(Records with modeling code)
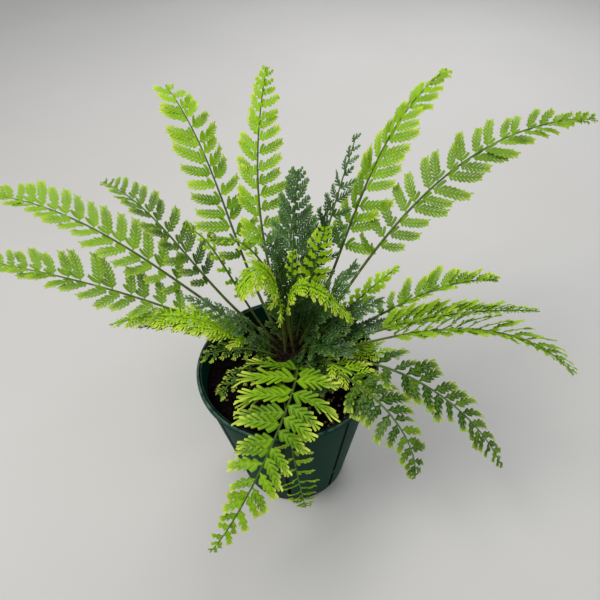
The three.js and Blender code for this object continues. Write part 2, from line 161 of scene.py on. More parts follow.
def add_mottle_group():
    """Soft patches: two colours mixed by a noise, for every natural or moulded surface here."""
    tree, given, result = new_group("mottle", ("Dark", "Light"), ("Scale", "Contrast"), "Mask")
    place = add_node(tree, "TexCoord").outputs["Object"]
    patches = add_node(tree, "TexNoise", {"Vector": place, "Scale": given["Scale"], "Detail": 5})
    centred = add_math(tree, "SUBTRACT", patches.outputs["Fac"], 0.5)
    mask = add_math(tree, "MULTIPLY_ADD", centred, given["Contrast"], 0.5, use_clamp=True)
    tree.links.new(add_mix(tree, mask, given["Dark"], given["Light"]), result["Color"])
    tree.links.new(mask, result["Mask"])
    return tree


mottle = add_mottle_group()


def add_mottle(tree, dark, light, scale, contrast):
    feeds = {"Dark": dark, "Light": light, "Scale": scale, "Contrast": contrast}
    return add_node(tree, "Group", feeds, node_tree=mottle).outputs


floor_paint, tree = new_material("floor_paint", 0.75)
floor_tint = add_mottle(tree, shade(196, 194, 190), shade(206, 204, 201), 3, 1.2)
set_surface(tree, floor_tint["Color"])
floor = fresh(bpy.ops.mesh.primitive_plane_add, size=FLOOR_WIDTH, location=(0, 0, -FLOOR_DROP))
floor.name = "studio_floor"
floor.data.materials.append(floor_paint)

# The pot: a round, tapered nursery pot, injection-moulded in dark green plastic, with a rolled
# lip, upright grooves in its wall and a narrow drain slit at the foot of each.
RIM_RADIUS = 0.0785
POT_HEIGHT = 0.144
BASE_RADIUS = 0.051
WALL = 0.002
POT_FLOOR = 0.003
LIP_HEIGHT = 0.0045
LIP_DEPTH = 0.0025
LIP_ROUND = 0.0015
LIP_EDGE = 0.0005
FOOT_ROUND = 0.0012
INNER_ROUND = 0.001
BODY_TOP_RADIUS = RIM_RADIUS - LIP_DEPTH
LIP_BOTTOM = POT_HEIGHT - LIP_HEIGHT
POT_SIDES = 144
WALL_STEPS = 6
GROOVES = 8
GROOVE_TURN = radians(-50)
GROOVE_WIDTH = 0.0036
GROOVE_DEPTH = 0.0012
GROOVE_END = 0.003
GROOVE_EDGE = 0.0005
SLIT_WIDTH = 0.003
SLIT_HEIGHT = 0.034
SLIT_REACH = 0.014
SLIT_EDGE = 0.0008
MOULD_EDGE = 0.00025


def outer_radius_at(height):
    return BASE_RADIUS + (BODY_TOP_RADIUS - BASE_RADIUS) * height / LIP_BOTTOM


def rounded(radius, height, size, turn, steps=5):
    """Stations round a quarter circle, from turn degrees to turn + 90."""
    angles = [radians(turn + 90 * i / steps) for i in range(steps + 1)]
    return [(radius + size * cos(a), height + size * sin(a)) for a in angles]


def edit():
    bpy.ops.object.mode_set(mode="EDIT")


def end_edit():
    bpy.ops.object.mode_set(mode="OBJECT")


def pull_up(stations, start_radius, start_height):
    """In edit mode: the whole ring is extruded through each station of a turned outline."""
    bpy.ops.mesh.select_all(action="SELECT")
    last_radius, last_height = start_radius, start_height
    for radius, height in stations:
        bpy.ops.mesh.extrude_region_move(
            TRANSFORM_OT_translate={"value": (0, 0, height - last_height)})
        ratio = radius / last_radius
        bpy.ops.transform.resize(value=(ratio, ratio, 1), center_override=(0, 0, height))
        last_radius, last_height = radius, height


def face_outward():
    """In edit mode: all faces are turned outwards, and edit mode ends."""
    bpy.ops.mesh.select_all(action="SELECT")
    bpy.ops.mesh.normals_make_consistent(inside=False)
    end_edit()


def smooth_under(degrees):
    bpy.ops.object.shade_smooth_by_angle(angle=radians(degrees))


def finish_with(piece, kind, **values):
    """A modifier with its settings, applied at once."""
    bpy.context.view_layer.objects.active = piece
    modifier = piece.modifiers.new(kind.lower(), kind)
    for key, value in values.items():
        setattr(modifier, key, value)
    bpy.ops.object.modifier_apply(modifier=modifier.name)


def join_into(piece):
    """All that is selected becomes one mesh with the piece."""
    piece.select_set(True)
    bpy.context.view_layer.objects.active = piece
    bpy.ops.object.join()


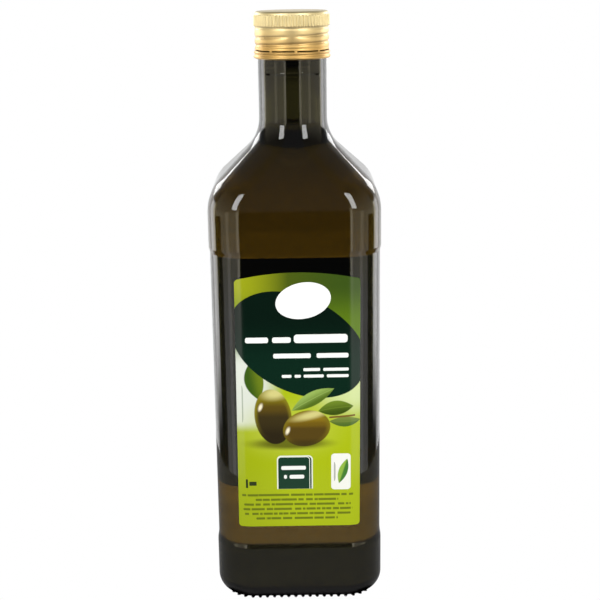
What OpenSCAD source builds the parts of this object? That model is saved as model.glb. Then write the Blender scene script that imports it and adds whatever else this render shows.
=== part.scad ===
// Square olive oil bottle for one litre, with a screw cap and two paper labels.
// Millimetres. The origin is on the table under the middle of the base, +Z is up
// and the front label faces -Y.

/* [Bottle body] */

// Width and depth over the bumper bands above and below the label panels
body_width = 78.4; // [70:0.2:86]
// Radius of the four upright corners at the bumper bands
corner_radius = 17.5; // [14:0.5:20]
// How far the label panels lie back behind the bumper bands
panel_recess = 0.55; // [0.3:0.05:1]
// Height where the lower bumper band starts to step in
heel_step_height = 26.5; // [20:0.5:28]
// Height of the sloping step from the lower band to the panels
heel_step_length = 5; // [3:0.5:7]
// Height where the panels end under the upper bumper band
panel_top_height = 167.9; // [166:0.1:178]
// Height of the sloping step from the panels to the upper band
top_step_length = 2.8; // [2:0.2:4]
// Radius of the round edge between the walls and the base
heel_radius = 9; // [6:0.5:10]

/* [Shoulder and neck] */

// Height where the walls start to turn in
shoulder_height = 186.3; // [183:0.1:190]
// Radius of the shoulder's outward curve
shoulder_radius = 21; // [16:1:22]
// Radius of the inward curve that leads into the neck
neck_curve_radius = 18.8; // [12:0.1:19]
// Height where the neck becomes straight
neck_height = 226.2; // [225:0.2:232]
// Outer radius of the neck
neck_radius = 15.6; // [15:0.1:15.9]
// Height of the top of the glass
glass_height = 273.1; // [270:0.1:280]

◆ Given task
Find the line containing "What OpenSCAD source", then output it and every line after it to the end of the data, exactly.

◆ Correct answer
What OpenSCAD source builds the parts of this object? That model is saved as model.glb. Then write the Blender scene script that imports it and adds whatever else this render shows.
=== part.scad ===
// Square olive oil bottle for one litre, with a screw cap and two paper labels.
// Millimetres. The origin is on the table under the middle of the base, +Z is up
// and the front label faces -Y.

/* [Bottle body] */

// Width and depth over the bumper bands above and below the label panels
body_width = 78.4; // [70:0.2:86]
// Radius of the four upright corners at the bumper bands
corner_radius = 17.5; // [14:0.5:20]
// How far the label panels lie back behind the bumper bands
panel_recess = 0.55; // [0.3:0.05:1]
// Height where the lower bumper band starts to step in
heel_step_height = 26.5; // [20:0.5:28]
// Height of the sloping step from the lower band to the panels
heel_step_length = 5; // [3:0.5:7]
// Height where the panels end under the upper bumper band
panel_top_height = 167.9; // [166:0.1:178]
// Height of the sloping step from the panels to the upper band
top_step_length = 2.8; // [2:0.2:4]
// Radius of the round edge between the walls and the base
heel_radius = 9; // [6:0.5:10]

/* [Shoulder and neck] */

// Height where the walls start to turn in
shoulder_height = 186.3; // [183:0.1:190]
// Radius of the shoulder's outward curve
shoulder_radius = 21; // [16:1:22]
// Radius of the inward curve that leads into the neck
neck_curve_radius = 18.8; // [12:0.1:19]
// Height where the neck becomes straight
neck_height = 226.2; // [225:0.2:232]
// Outer radius of the neck
neck_radius = 15.6; // [15:0.1:15.9]
// Height of the top of the glass
glass_height = 273.1; // [270:0.1:280]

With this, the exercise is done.